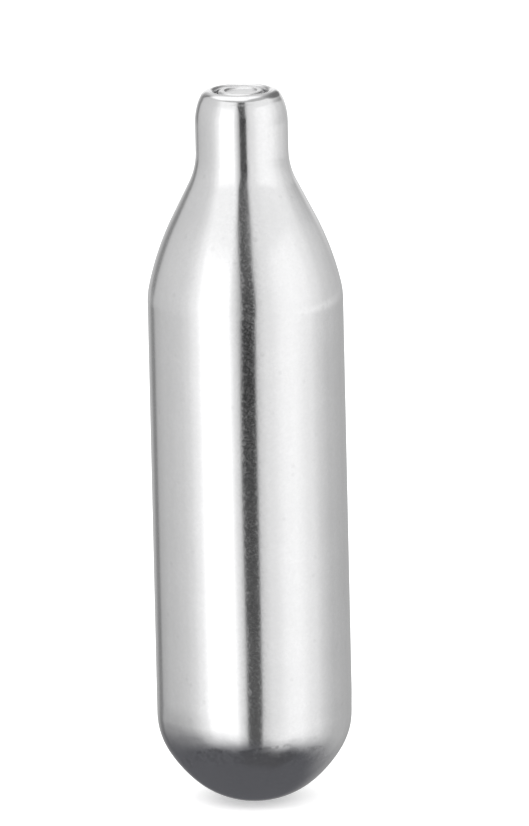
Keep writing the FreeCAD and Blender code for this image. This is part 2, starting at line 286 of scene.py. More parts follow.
def shell_profile():
    """The shell's section, from the outer pole up, over the lip and back down inside."""
    flank, base_height = base_skin(BARREL, NOSE_RADIUS, KNUCKLE_RADIUS)
    cone = shoulder_skin(BARREL, NECK, CORNER_RADIUS, BULGE_RADIUS, THROAT_RADIUS)[0]
    lip_radius = lip_skin()[0]
    walk = Profile(0.0, 0.0)
    walk.arc(NOSE_RADIUS, NOSE_ANGLE, MIDDLE_STEP)
    walk.arc(flank, KNUCKLE_START - NOSE_ANGLE, FINE_STEP)
    walk.arc(KNUCKLE_RADIUS, 90.0 - KNUCKLE_START, FINE_STEP)
    walk.line(shoulder_foot() - base_height, BARREL_STEP)
    walk.arc(CORNER_RADIUS, CORNER_ANGLE, MIDDLE_STEP)
    walk.arc(BULGE_RADIUS, STEEPEST - CORNER_ANGLE, MIDDLE_STEP)
    walk.line(cone, MIDDLE_STEP)
    walk.arc(THROAT_RADIUS, -STEEPEST, MIDDLE_STEP)
    walk.line(NECK_LENGTH, FINE_STEP)
    walk.arc(LIP_FLANK_RADIUS, LIP_FLANK_ANGLE, FINE_STEP)
    walk.arc(lip_radius, 90.0 - LIP_FLANK_ANGLE, LIP_STEP)
    walk.skin = len(walk.rings)
    walk.line(CREST_WIDTH, FINE_STEP)
    walk.arc(LIP_EDGE_RADIUS, 90.0, LIP_EDGE_STEP)
    walk.line(LIP_THICKNESS - LIP_EDGE_RADIUS, MIDDLE_STEP)
    # Under the lip, down the counterbore and over the ledge to the bore.
    walk.line(SEAT - MOUTH, MIDDLE_STEP, corner=90.0)
    walk.line(walk.height - GASKET_FOOT, MIDDLE_STEP, corner=-90.0)
    walk.line(SEAT - BORE, MIDDLE_STEP, corner=-90.0)
    # The inner skin, down to its own pole.
    inner_throat = THROAT_RADIUS + NECK - BORE
    inner_nose = NOSE_RADIUS - INNER_POLE
    cone = shoulder_skin(INNER_BARREL, BORE, CORNER_RADIUS - WALL, BULGE_RADIUS - WALL,
                         inner_throat)[0]
    flank, base_height = base_skin(INNER_BARREL, inner_nose, KNUCKLE_RADIUS - WALL)
    walk.line(walk.height - neck_foot(), INNER_STEP, corner=90.0)
    walk.arc(inner_throat, STEEPEST, INNER_STEP)
    walk.line(cone, INNER_STEP)
    walk.arc(BULGE_RADIUS - WALL, CORNER_ANGLE - STEEPEST, INNER_STEP)
    walk.arc(CORNER_RADIUS - WALL, -CORNER_ANGLE, INNER_STEP)
    walk.line(walk.height - INNER_POLE - base_height, INNER_BARREL_STEP)
    walk.arc(KNUCKLE_RADIUS - WALL, KNUCKLE_START - 90.0, INNER_STEP)
    walk.arc(flank, NOSE_ANGLE - KNUCKLE_START, INNER_STEP)
    walk.arc(inner_nose, -NOSE_ANGLE, INNER_STEP)
    # Rounding leaves the last ring a hair off the axis.
    walk.rings[-1] = (0.0, INNER_POLE, walk.heading)
    return walk


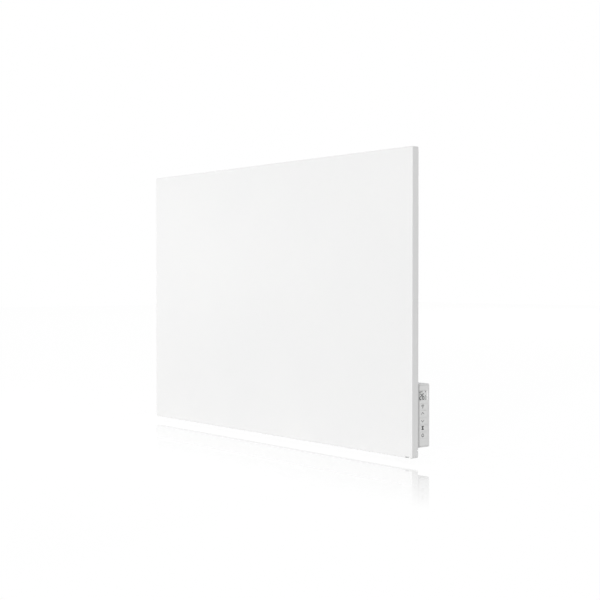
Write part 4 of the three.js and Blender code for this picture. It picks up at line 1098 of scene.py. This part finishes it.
def printSymbol(node, cap):
    at, faceX = middleOf(node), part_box(node)[1].x
    mark = symbols[node]()
    mark.name = pieceName(node).replace("key", "symbol")
    mark.location = (faceX + mm, at.y + symbol["aside"] * mm, at.z + symbol["raise"].get(node, 0) * mm)
    settle(mark)
    with Shaping(mark) as shaping:
        shaping.turnOutwards()
        shaping.faces(lambda middle, normal: normal.x < 0.9)
        shaping.remove()
        shaping.everything()
        bpy.ops.mesh.subdivide(number_cuts=3)
    applied(mark, "SHRINKWRAP", target=cap, wrap_method="PROJECT", use_project_x=True,
            use_negative_direction=True, use_positive_direction=False, offset=symbol["lift"] * mm)
    applied(mark, "SOLIDIFY", thickness=symbol["thick"] * mm, offset=1)
    fitted(mark, node, "key_caps", "ink")


for key, node in zip(repeated(mouldKey, keyNodes), keyNodes):
    fitted(key, node, "key_caps", "key", node)
    printSymbol(node, key)
print("keys moulded and printed")


# Display: clear lens, glass with its frame, and the segments on it

lens = {"corner": 0.9, "edge": 0.12}
glass = {"thick": 1.8, "corner": 0.4, "edge": 0.1, "inset": 1.2, "overlap": 0.4, "holderCorner": 0.6,
         "paneCorner": 0.5, "paneEdge": 0.08, "paneGap": 0.05, "markGap": 0.045}
digits = {"tall": 12.2, "wide": 6.6, "stroke": 1.7, "upright": 2, "middleZ": -2.7, "gap": 0.15}
unitMark = {"tall": 5.6, "wide": 3.2, "stroke": 0.9, "upright": 0.9, "middleZ": -6, "gap": 0.1}
shown = ((-6.9, "abged", digits), (0.3, "afgcde", digits), (7.4, "afed", unitMark))  # y, lit, form
degree = {"y": 6.4, "z": -1.4, "radius": 0.85, "stroke": 0.55}
icon = {"z": 6.8, "level": -9.7, "levelStep": 1.3, "levelWide": 0.95, "levelLow": 1.5, "levelRise": 0.7,
        "clock": -3.6, "clockRadius": 1.35, "clockStroke": 0.55, "lock": 6.3, "lockWide": 2.2,
        "lockTall": 1.7, "lockRadius": 0.75, "lockStroke": 0.45}
segmentThick = 0.04 * mm


def segment(y, z, length, stroke, upright):
    wide, high = (stroke, length) if upright else (length, stroke)
    piece = addBlock("segment", (0, y * mm - wide / 2 * mm, z * mm - high / 2 * mm),
                     (segmentThick, y * mm + wide / 2 * mm, z * mm + high / 2 * mm))
    with Shaping(piece) as shaping:
        shaping.sides(0)
        shaping.bevel(0.46 * stroke * mm, 1)
    return piece


def digit(y, lit, form):
    z, stroke, upright = form["middleZ"], form["stroke"], form["upright"]
    reach, side = (form["tall"] - stroke) / 2, (form["wide"] - upright) / 2
    pieces = []
    for key, up in (("a", 1), ("g", 0), ("d", -1)):
        if key in lit:
            pieces.append(segment(y, z + up * reach, 2 * side - form["gap"], stroke, False))
    for key, right, up in (("b", 1, 1), ("c", 1, -1), ("f", -1, 1), ("e", -1, -1)):
        if key in lit:
            pieces.append(segment(
                y + right * side, z + up * reach / 2, reach - form["gap"], upright, True))
    return pieces


def ringAt(y, z, radius, stroke, start=0, end=360):
    ring = arc(radius, start, end, 16, stroke)
    ring.location = (0, y * mm, z * mm)
    return settle(ring)


def icons():  # heat level, clock and lock
    z, clock, lock = icon["z"], icon["clock"], icon["lock"]
    pieces = []
    for i in range(3):
        height = icon["levelLow"] + icon["levelRise"] * i
        pieces.append(bar(icon["level"] + icon["levelStep"] * i, z - icon["levelLow"] + height / 2,
                          icon["levelWide"], height))
    pieces.append(ringAt(clock, z, icon["clockRadius"], icon["clockStroke"]))
    pieces += [bar(clock, z + 0.5, 0.5, 1.2), bar(clock + 0.4, z, 0.9, 0.45)]  # its hands
    pieces.append(bar(lock, z - 0.6, icon["lockWide"], icon["lockTall"]))
    pieces.append(ringAt(lock, z + 0.3, icon["lockRadius"], icon["lockStroke"], -90, 90))
    return pieces


def dressDisplay():
    lensLow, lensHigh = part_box("display_lens")
    clear = roundedBlock(
        "displayLens", lensLow, lensHigh, 0, lens["corner"] * mm, 5, lens["edge"] * mm, 2, (0, 1))
    smoothed(clear)
    fitted(clear, "heater", "clear_lens", "clear", "display_lens")
    low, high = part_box("lcd_module")
    glassBack, inset, overlap = high.x - glass["thick"] * mm, glass["inset"] * mm, glass["overlap"] * mm
    front = roundedBlock("displayGlass", (glassBack, low.y, low.z), high, 0, glass["corner"] * mm, 2,
                         glass["edge"] * mm, 1)
    holder = roundedBlock(
        "holder", (low.x, low.y + inset, low.z + inset),
        (glassBack + overlap, high.y - inset, high.z - inset), 0, glass["holderCorner"] * mm, 3)
    pane = roundedBlock(
        "pane", (high.x - overlap / 2, lensLow.y + inset, lensLow.z + inset),
        (lensLow.x - glass["paneGap"] * mm, lensHigh.y - inset, lensHigh.z - inset), 0,
        glass["paneCorner"] * mm, 3, glass["paneEdge"] * mm, 1)
    combined(front, [holder, pane], "UNION")
    smoothed(front)
    fitted(front, "heater", "display", "display", "lcd_module")
    lit, unlit = icons() + [ringAt(degree["y"], degree["z"], degree["radius"], degree["stroke"])], []
    for y, keys, form in shown:
        lit += digit(y, keys, form)
        unlit += digit(y, [key for key in "abcdefg" if key not in keys], form)
    marks, ghosts = joined("displayDigits", lit), joined("displayGhosts", unlit)
    for piece, finish in ((marks, "segment"), (ghosts, "ghost")):
        at = middleOf("lcd_module")
        piece.location = (lensLow.x - glass["markGap"] * mm, at.y, at.z)
        settle(piece)
        fitted(piece, "heater", "display", finish)


dressDisplay()
print("display dressed")


# Cable gland: hexagon, ribbed cap and a bore for the cord

gland = {"hex": 9.6, "hexHeight": 5, "hexEdge": 0.5, "hexEnd": 0.4, "cap": 7.6, "rib": 0.4,
         "ribTurn": 30, "round": 1.8, "bore": 4, "boreEdge": 0.3, "shank": 6}


def mouldGland():
    low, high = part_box("cable_gland")
    at = (low + high) / 2
    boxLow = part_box("control_cover")[0].z - cover["gap"] * mm
    hexLow = boxLow - gland["hexHeight"] * mm
    nut = addRod("cableGland", gland["hex"] * mm, 2, at, hexLow, boxLow, 6)
    with Shaping(nut) as shaping:
        shaping.sides(2)
        shaping.bevel(gland["hexEdge"] * mm, 3)
        shaping.rim(2, hexLow)
        shaping.bevel(gland["hexEnd"] * mm, 2)
    cap = addRod("cap", gland["cap"] * mm, 2, at, low.z, hexLow + 0.5 * mm, 48)
    with Shaping(cap) as shaping:
        shaping.rim(2, low.z)
        shaping.bevel(gland["round"] * mm, 4)

        def onRib(middle, normal):
            turn = math.degrees(math.atan2(middle.y - at.y, middle.x - at.x)) % gland["ribTurn"]
            return abs(normal.z) < 0.1 and turn < gland["ribTurn"] / 2
        shaping.faces(onRib)
        bpy.ops.mesh.extrude_region_shrink_fatten(
            TRANSFORM_OT_shrink_fatten={"value": gland["rib"] * mm})
    shank = addRod("shank", gland["shank"] * mm, 2, at, boxLow - mm, high.z, 40)
    combined(nut, [cap, shank], "UNION")
    combined(nut, [addRod("bore", gland["bore"] * mm, 2, at, low.z - mm, high.z + mm, 40)])
    with Shaping(nut) as shaping:
        shaping.rim(2, low.z, 60)
        shaping.bevel(gland["boreEdge"] * mm, 2)
    smoothed(nut)
    fitted(nut, "heater", "dark_plastic", "dark", "cable_gland")


mouldGland()
print("cable gland moulded")


# Finishes of the CAD nodes that stay

kept = {
    "heating_film": "film", "busbar_left": "copper", "busbar_right": "copper", "reflector_foil": "foil",
    "insulation_board": "board", "thermal_cutout": "dark", "wire_grommet": "rubber",
    "live_lead": "brown", "neutral_lead": "blue", "cutout_lead": "blue", "earth_lead": "earth",
    "control_base": "housing",
    "key_board": "circuit", "power_board": "circuit", "relay": "dark", "supply_module": "dark",
    "terminal_block": "terminal", "wifi_module": "shield", "room_sensor": "dark", "gland_nut": "dark",
}
for node, finish in kept.items():
    finished(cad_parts[node], finish)
print("inner parts finished")


# Floor, world and lamps

studio = {"floorDrop": 11.5, "floorSize": 24, "paper": 0.85, "glow": 1.067, "shade": 0.12,
          "mirror": 0.46, "mirrorFrom": 0.045, "mirrorRise": 0.024, "mirrorFades": 0.30,
          "ambient": 0.468, "lampAway": 12, "lampSize": 1.2}
lamps = {
    "keyLamp": {"power": 764, "turn": 28, "rise": 4},
    "backLamp": {"power": 250, "turn": 193, "rise": 8}}
fillLamp = {"power": 1.6, "place": (-1.15, -0.9, 0.18), "aim": (-0.45, 0, 0.12), "size": 0.5}


def layFloor():
    low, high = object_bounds()
    floor = addPlane(
        "floor", (0, 0, -(300 + studio["floorDrop"]) * mm), studio["floorSize"], studio["floorSize"], 0)
    paper = Finish("studio floor", baseColor=[studio["paper"]] * 3, roughness=0.9, specularIORLevel=0.0)
    white = paper.add("Emission", {}, {"Color": (1, 1, 1), "Strength": studio["glow"]})
    shade = paper.add("BsdfDiffuse", {}, {"Color": (0.9, 0.9, 0.9)})
    lit = paper.add("MixShader", {}, {0: studio["shade"], 1: white, 2: shade})
    away = []  # how far a place lies beyond the heater, less so to its sides
    for axis, reach, share in ((0, high.x, 0.3), (1, -low.y, 1)):
        away.append(((paper.part(axis).size() - reach) * share).orMore(0))
    distance = paper.add("Math", {"operation": "SQRT"}, {0: away[0] * away[0] + away[1] * away[1]})
    near, far, half = studio["mirrorFrom"], studio["mirrorFades"], studio["mirrorRise"] / 2
    start = paper.grade(distance, 0, 1, near - half, near + half)
    fade = start * paper.grade(distance, studio["mirror"], 0, near, far)
    mirror = paper.add("BsdfAnisotropic", {}, {"Color": (1, 1, 1), "Roughness": 0.03})
    polished = paper.add("MixShader", {}, {0: fade, 1: lit, 2: mirror})
    paper.show(paper.add("MixShader", {}, {0: paper.seenStraight(), 1: paper.surface, 2: polished}))
    floor.data.materials.append(paper.material)


def hangLamp(name, place, aim, size, power):
    bpy.ops.object.light_add(
        type="AREA", location=place, rotation=(place - aim).to_track_quat("Z", "Y").to_euler())
    lamp = bpy.context.object
    lamp.name = name
    lamp.data.size = size
    lamp.data.energy = power


def lightStudio():
    world = bpy.data.worlds.new("studio")
    bpy.context.scene.world = world
    sky = Shading(world, "World")
    grey, white = [sky.add("Background", {}, {"Color": (1, 1, 1), "Strength": strength})
                   for strength in (studio["ambient"], 1.0)]
    sky.show(sky.add("MixShader", {}, {0: sky.seenStraight(), 1: grey, 2: white}))
    for name, lamp in lamps.items():
        turn, rise = math.radians(lamp["turn"]), math.radians(lamp["rise"])
        towards = Vector((
            math.sin(turn) * math.cos(rise), -math.cos(turn) * math.cos(rise), math.sin(rise)))
        hangLamp(name, studio["lampAway"] * towards, Vector((0, 0, 0)), studio["lampSize"],
                 lamp["power"])
    hangLamp("fillLamp", Vector(fillLamp["place"]), Vector(fillLamp["aim"]), fillLamp["size"],
             fillLamp["power"])


layFloor()
lightStudio()
print("studio lit")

=====

## [Required work]
Take the line containing "Write part 4" and the line containing "# Display: clear". Write out both and all lines between, exactly, and nothing more.

## [Exercise result]
Write part 4 of the three.js and Blender code for this picture. It picks up at line 1098 of scene.py. This part finishes it.
def printSymbol(node, cap):
    at, faceX = middleOf(node), part_box(node)[1].x
    mark = symbols[node]()
    mark.name = pieceName(node).replace("key", "symbol")
    mark.location = (faceX + mm, at.y + symbol["aside"] * mm, at.z + symbol["raise"].get(node, 0) * mm)
    settle(mark)
    with Shaping(mark) as shaping:
        shaping.turnOutwards()
        shaping.faces(lambda middle, normal: normal.x < 0.9)
        shaping.remove()
        shaping.everything()
        bpy.ops.mesh.subdivide(number_cuts=3)
    applied(mark, "SHRINKWRAP", target=cap, wrap_method="PROJECT", use_project_x=True,
            use_negative_direction=True, use_positive_direction=False, offset=symbol["lift"] * mm)
    applied(mark, "SOLIDIFY", thickness=symbol["thick"] * mm, offset=1)
    fitted(mark, node, "key_caps", "ink")


for key, node in zip(repeated(mouldKey, keyNodes), keyNodes):
    fitted(key, node, "key_caps", "key", node)
    printSymbol(node, key)
print("keys moulded and printed")


# Display: clear lens, glass with its frame, and the segments on it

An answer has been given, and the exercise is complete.